Rheumatology - What to expect

Relieving pain, restoring function

At your child’s first appointment, we obtain a detailed medical history and conduct a thorough physical exam. We’ll carefully investigate the duration and severity of your child’s symptoms. We assess daily activities and well-being, and may order advanced imaging studies and lab tests.

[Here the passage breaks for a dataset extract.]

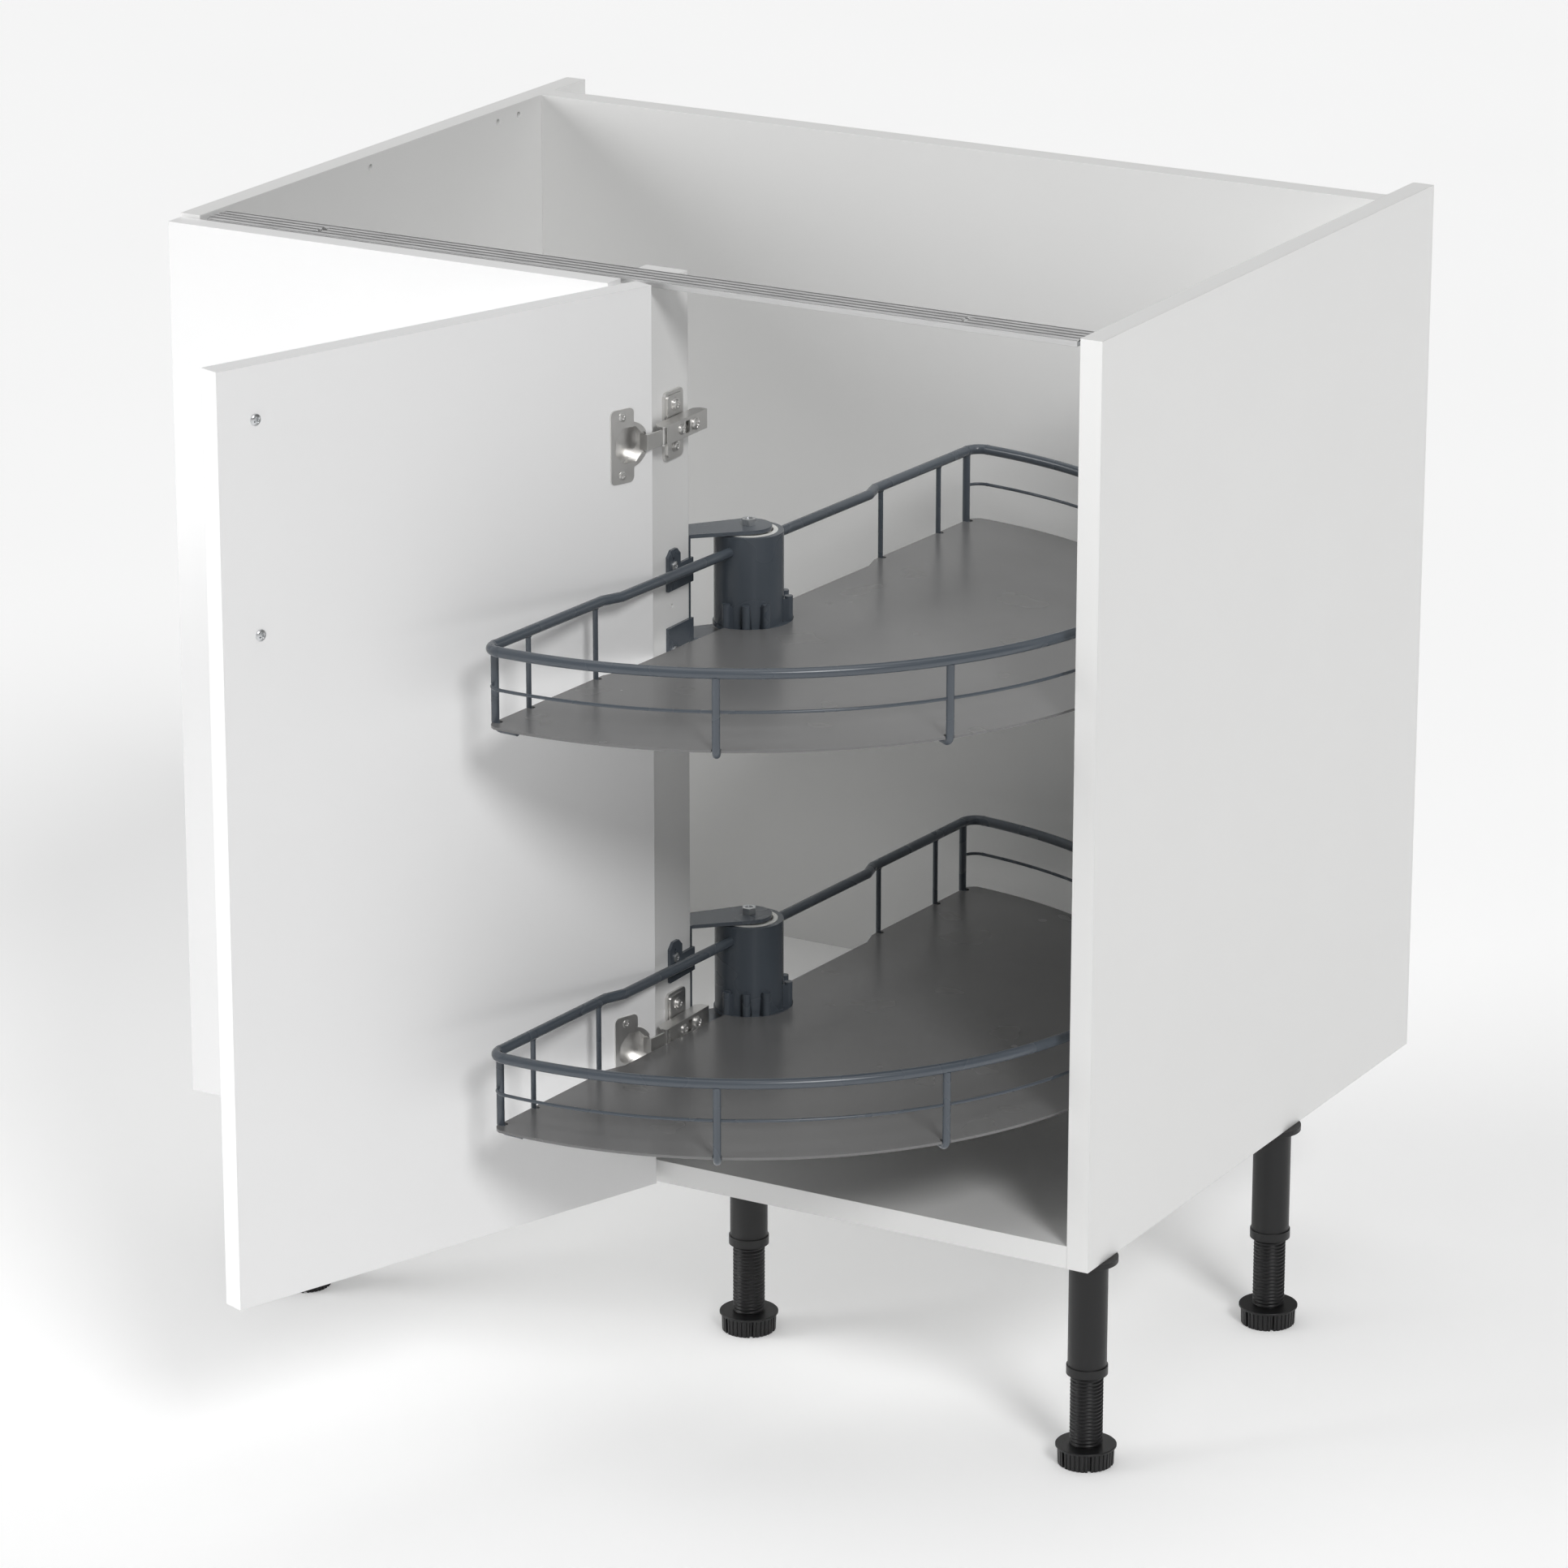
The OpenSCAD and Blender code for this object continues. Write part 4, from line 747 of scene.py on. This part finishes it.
# %% Bracket screws
RIGHTWARDS = (1, 0, 0)
BRACKET_LEVELS = (0.240, 0.343, 0.591, 0.658)
bracket_screw = screw_surface(0.0037, 0.0022, 0.002, 0.012, 0.0014)
piece = piece_from(
    "pan_head_bracket_screws",
    [
        set_screw(bracket_screw, (0.0205, 0.0365, z), RIGHTWARDS, 0.3 + i)
        for i, z in enumerate(BRACKET_LEVELS)
    ],
    zinc_bright,
    "carcass",
)
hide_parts("bracket_screws")

# %% Screws of the hinge cups
CUP_SCREW_OFFSET = 0.0225
hinge_levels = [
    (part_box(cup)[0].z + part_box(cup)[1].z) / 2
    for cup in ("lower_hinge_cup", "upper_hinge_cup")
]
cup_screw = screw_surface(0.0034, 0.0008, 0.0015, 0.012, 0.0007)
seats = [
    on_open_door(0.0315, -0.0008, z + d)
    for z in hinge_levels
    for d in (-CUP_SCREW_OFFSET, CUP_SCREW_OFFSET)
]
piece = piece_from(
    "cross_slot_cup_screws",
    [set_screw(cup_screw, seat, INTO_CABINET, 0.7 + i) for i, seat in enumerate(seats)],
    hinge_nickel,
    "door",
)
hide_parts("hinge_cup_screws")

# %% Screws of the hinge plates and arms
PLATE_SCREW_OFFSET = 0.016
ARM_FACE_X = 0.033
plate_screw = screw_surface(0.00375, 0.0022, 0.002, 0.016, 0.0013, (0.005, 0.0008))
arm_screw = screw_surface(0.004, 0.0022, 0.002, 0.011, 0.0014)
clamp_screw = screw_surface(0.0047, 0.0030, 0.002, 0.011, 0.0018)
plate_screws = [
    set_screw(plate_screw, (0.0225, 0.037, z + d), RIGHTWARDS, 0.4 + z + d)
    for z in hinge_levels
    for d in (-PLATE_SCREW_OFFSET, PLATE_SCREW_OFFSET)
]
arm_screws = [
    set_screw(arm_screw, (ARM_FACE_X, 0.0275, z), RIGHTWARDS, 0.4 + z)
    for z in hinge_levels
]
arm_screws += [
    set_screw(clamp_screw, (ARM_FACE_X, 0.047, z), RIGHTWARDS, 1.1)
    for z in hinge_levels
]
for name, screws in (("plate", plate_screws), ("arm", arm_screws)):
    piece = piece_from(
        "cross_slot_" + name + "_screws",
        screws,
        hinge_nickel,
        "carcass",
    )
    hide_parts("hinge_" + name + "_screws")

# %% [markdown]
# ## Weld collars under the rail
#
# Each wire post is projection-welded to the rail above it, which leaves a small
# smooth collar of metal under the powder coat. A Bevel modifier can't round this
# meeting, because post and rail are separate skins, so the collar is a turned profile
# that flares from the post's radius to a little more just under the rail.

# %% Collar surface
COLLAR_H, FLARE = 0.0012, 0.0005
COLLAR_SIDES = 28


def collar_surface(post_r, top):
    """Turned collar: the radius grows from the post's by half a millimetre over 1.2 mm,
    as one less a quarter cosine, and goes up into the rail."""
    turn = np.linspace(0, 2 * np.pi, COLLAR_SIDES, endpoint=False)
    t = np.linspace(0, 1, 7)
    r = post_r + 0.00005 + FLARE * (1 - np.cos(t * np.pi / 2))
    r = np.concatenate([[0], r, [post_r * 0.7, 0]])[:, None]
    h = np.concatenate([[-COLLAR_H], -COLLAR_H + COLLAR_H * t, [0.0010, 0.0010]]) + top
    return np.stack(
        [r * np.cos(turn), r * np.sin(turn), h[:, None] + 0 * turn], -1
    )


print("a collar is", COLLAR_H * MM_PER_M, "mm high")

# %% [markdown]
# The posts' places are given in a shelf's own axes: u from its straight side out to
# the arc, and s along the straight side. One function turns these by the few degrees
# that the shelves stand askew, and moves them to the hub.

# %% Places of the posts
HUB = np.array([0.042, 0.112])
TILT = math.radians(-4)
ARC_R, RAIL_H, RAIL_R = 0.334, 0.058, 0.004
STRAIGHT_U, CORNER_R = -0.006, 0.322
CORNER_S = math.sqrt(CORNER_R**2 - STRAIGHT_U**2)


def on_shelf(u, s):
    """A place in a shelf's own axes, turned by the tilt and moved to the hub."""
    x = HUB[0] + u * math.cos(TILT) - s * math.sin(TILT)
    y = HUB[1] + u * math.sin(TILT) + s * math.cos(TILT)
    return np.array([x, y, 0])


stout = [
    (ARC_R * math.cos(a), ARC_R * math.sin(a))
    for a in np.radians([-60, -30, 0, 30, 60])
]
stout += [(STRAIGHT_U, side * CORNER_S) for side in (-1, 1)]
thin = [(STRAIGHT_U, side * s) for side in (-1, 1) for s in (0.195, 0.280)]
print(len(stout), "stout and", len(thin), "thin posts on each shelf")

# %% Collars on both shelves
STOUT_R, THIN_R = 0.003, 0.002
for name, level in (("upper", 0.601), ("lower", 0.286)):
    collars = []
    for radius, posts in ((STOUT_R, stout), (THIN_R, thin)):
        # The rail's underside at this radius from the post's axis
        under = RAIL_H - math.sqrt(RAIL_R**2 - radius**2) - 0.0003
        collar = collar_surface(radius, level + under)
        collars += [collar + on_shelf(u, s) for u, s in posts]
    piece_from(
        name + "_post_weld_collars",
        collars,
        slate_coat,
        name + "_shelf",
        60,
    )

# %% [markdown]
# ## Floor
#
# The photograph was taken against white and cut out. A floor that only reflects light
# goes grey away from the lamps, so this one also glows a little of its own, as a
# product table lit from below does, and stays white round the feet.

# %% Floor
FLOOR_HALF = 30.0
floor_mat, tree, shader = new_material("pale_studio_floor")
dust = add(
    tree,
    "TexNoise",
    {"Scale": 1 / 700.0, "Detail": 2.0},
    {"Vector": (millimetres(tree), 0)},
)
tone = add(
    tree,
    "Mix",
    {6: linear("#fafafa"), 7: linear("#fdfdfd")},
    {0: (dust, "Fac")},
    data_type="RGBA",
)
tree.links.new(tone.outputs[2], shader.inputs["Base Color"])
shader.inputs["Roughness"].default_value = 0.9
shader.inputs["Specular IOR Level"].default_value = 0.1
shader.inputs["Emission Color"].default_value = (1.0, 1.0, 1.0, 1.0)
shader.inputs["Emission Strength"].default_value = 0.12
mesh = bpy.data.meshes.new("studio_floor")
signs = ((-1, -1), (1, -1), (1, 1), (-1, 1))
corners = [(x * FLOOR_HALF, y * FLOOR_HALF, 0) for x, y in signs]
mesh.from_pydata(corners, [], [(0, 1, 2, 3)])
mesh.materials.append(floor_mat)
studio_floor = bpy.data.objects.new("studio_floor", mesh)
bpy.context.scene.collection.objects.link(studio_floor)
print("floor", 2 * FLOOR_HALF, "m wide")

# %% [markdown]
# ## Light
#
# Three soft lights are enough. A broad one from the front left makes the fronts
# nearly white, a smaller one from the front right draws the shelves' shadows on the
# open door, and one overhead lights the edges and the floor. A dim dome, a little
# brighter towards the top, fills the shade. Area lamps could stand where a studio's
# panels stand, but their light falls off with distance. A distant lamp that fills a
# wide angle is as soft, and lights the whole floor evenly.

# %% Dome
world = bpy.data.worlds.new("studio_dome")
bpy.context.scene.world = world
world.use_nodes = True
tree = world.node_tree
dome = add(tree, "SeparateXYZ", None, {0: (add(tree, "TexCoord"), "Generated")})
level = add(
    tree,
    "MapRange",
    {"From Min": 0.0, "From Max": 1.0, "To Min": 0.05, "To Max": 0.24},
    {"Value": (dome, "Z")},
)
# Rays that come straight from the camera find a pale wall behind the floor. All other
# rays, and so the light on the cabinet and its reflections, find the dim dome.
seen = add(
    tree,
    "MapRange",
    {"From Min": 0.0, "From Max": 1.0, "To Max": 0.92},
    {
        "Value": (add(tree, "LightPath"), "Is Camera Ray"),
        "To Min": (level, "Result"),
    },
)
sky = tree.nodes["Background"]
sky.inputs["Color"].default_value = (1.0, 1.0, 1.0, 1.0)
tree.links.new(seen.outputs["Result"], sky.inputs["Strength"])
print("dome of", len(tree.nodes), "nodes")


# %% Three soft lights
def broad_light(name, towards, strength, spread_deg):
    """A distant soft light. towards points from the cabinet to the light, and the
    spread is the angle that the light fills when seen from the cabinet."""
    lamp = bpy.data.lights.new(name, "SUN")
    lamp.energy = strength
    lamp.angle = math.radians(spread_deg)
    obj = bpy.data.objects.new(name, lamp)
    obj.rotation_euler = Vector(towards).to_track_quat("Z", "Y").to_euler()
    obj.location = Vector(towards).normalized() * 5
    bpy.context.scene.collection.objects.link(obj)
    print(name, "of strength", strength, "fills", spread_deg, "degrees")


broad_light("left_panel", (-0.80, -0.52, 0.30), 1.75, 34)
broad_light("right_panel", (0.62, -0.51, 0.59), 1.15, 15)
broad_light("overhead_panel", (0.0, 0.05, 1.0), 0.85, 60)

# %% [markdown]
# ## Camera
#
# The camera has a long lens and looks down at about 18 degrees, from the right. The
# photograph's upright edges are parallel, which a shifted lens gives. The shift would
# have to be so large that the cabinet leaves the picture when the camera goes
# elsewhere, so this camera has none, and the edges converge a little.

# %% Camera
LOOK_DOWN, ROLL, LOOK_LEFT = 18.21, -0.045, 29.773
cam = bpy.data.cameras.new("camera")
cam.sensor_width = 36.0
cam.lens = 153.63
cam.clip_end = 100.0
camera = bpy.data.objects.new("camera", cam)
camera.location = (2.511, -4.1517, 2.0867)
camera.rotation_euler = (
    math.radians(90 - LOOK_DOWN),
    math.radians(ROLL),
    math.radians(LOOK_LEFT),
)
bpy.context.scene.collection.objects.link(camera)
bpy.context.scene.camera = camera
# The Standard view shows a white surface as white, without a film's soft shoulder
bpy.context.scene.view_settings.view_transform = "Standard"
print("camera of", round(cam.lens, 2), "mm, shift", cam.shift_x, cam.shift_y)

Children’s treats kids and teens in both inpatient and outpatient settings. We use the most effective, advanced medications to control inflammation and manage overactive immune system responses. Some of the treatment agents used are:

  • Anti-inflammatory medications — Corticosteroids and nonsteroidal anti-inflammatory drugs (NSAIDS), such as ibuprofen or naproxen, reduce inflammation and pain.
  • Disease-modifying anti-rheumatic drugs (DMARDs) — These medications reduce immediate pain and swelling and minimize joint damage and long-term disability. Methotrexate is one example of a DMARD.
  • Biologic medications — These medications work by targeting or inhibiting specific immune system components that are contributing to an overactive immune response. Examples include etanercept and infliximab.
  • Immune suppressing medications —  Medications such as mycophenolate or cylophosphamide are needed to block the immune system in a general way to prevent severe damage or disability from an over active immune response.

Administering medications

Many of these medications are given orally, but some are given by under-the-skin injection (subcutaneously) or by infusion through an intravenous catheter. Because infusions can take one hour to many hours to complete, Children’s rheumatology works to accommodate families by arranging for infusions at either the Children’s -–St. Paul or Children’s -–Minneapolis, or if outside the metro area at your local hospital if possible.

Children’s rheumatology has a nurse practitioner and nurse-managed program dedicated to educating families about injections and infusions, monitoring medications and making the medication experience as easy as possible. Furthermore, the C.H. Robinson Infusion Center at Children’s provides more than 5,000 infusions per year to children and teens and has received national recognition for aggressively managing pain and side effects associated with procedures and treatments.

Last but not least, our rheumatology program uses proven procedures such as arthrocentesis to diagnose and treat arthritis. During this procedure, a needle is used to withdraw a small sample of joint fluid from a joint. This helps identify the cause of inflammation or place medication inside of a joint.